I cut and bale silaged our first field the other day, looks impressive considering we are in a severe drought.

Sizmic

Teff is very popular for horse hay here in SA, I tried it the last few years as pasture and grazed it. Although it had high yields, it didn't come anywhere close to alfalfa for production per mm water. In my opinion it may be good for horses, but for grazing its value is limited because of a very shallow root system and cattle will pull alot of it out with their tongue action on sandy soil.

Unless your business is to sell hay to horse people, I believe there are better grasses and legumes for cattle hay.
 
cowboyup216":29dla37l said:
Knersie have you grown Sudan grass or Sudex down there? If so do you drill it in or just broadcast?

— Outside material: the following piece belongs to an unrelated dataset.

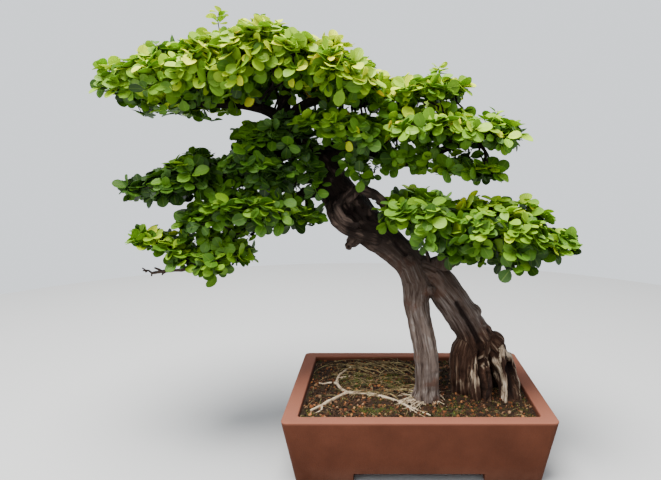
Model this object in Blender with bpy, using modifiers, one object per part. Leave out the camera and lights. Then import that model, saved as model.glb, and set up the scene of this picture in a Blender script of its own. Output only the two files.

I have found best results by drilling it in and then going over it with triple 19 300 pounds per acre. Seems like when I broadcast the fertilizer and the sudex seed together it doesnt give as good a stand. It is like the fertilizer cancels out the sudex seed.

the only sudan type I plant is Babala, it fairs the best on sorry acidic sandy soil. I broadcast and disc lightly, wait till the babala is about 3 inches tall and fertilise through the irrigation. LAN at 200kg/ha works well, but I usually go with the cheapest form of nitrogen, usually 1:0:0 (40), applied at same rate.

On the better soils my dad had good success with Cowcandy in the 1980's.

I have found that babala seldom yields the same results the second time you plant it on the same land, is your experience with other types of sudan the same?
 
Why don't you guys plant pure "Sudangrass" seed and not have to plant each year? Just let the last cutting go to seed.

All of the Sudex types are Sorghum X Sudangrass hybrids. I doubt they are much different in forage production capabilities or other characteristics.

There are at least a million of them.
 
Also, from that link I posted according to what I have been reading Teff is basically like a cross between alfalfa and wheat kind of similar but kind of not.

I haven't read the link, but I find it very hard believe that teff is related to alfalfa, one is a legume and the other a grass?
 
I saw a picture of the teff grass and it looked like an alfalfa stand. The people compared it to wheat. Said only thing that yields more is Alfalfa.

Not sure I understood you correctly, but teff looks nothing like alfalfa, teff kind of looks like brome from the few brome photos I've seen posted here.

I have no idea about actual tons per area yield, but since the only way I can produce any pasture in the summer is through irrigation, the yield per mm water applied is what is important to me. Under irrigation alfalfa will produce more than double what the teff will.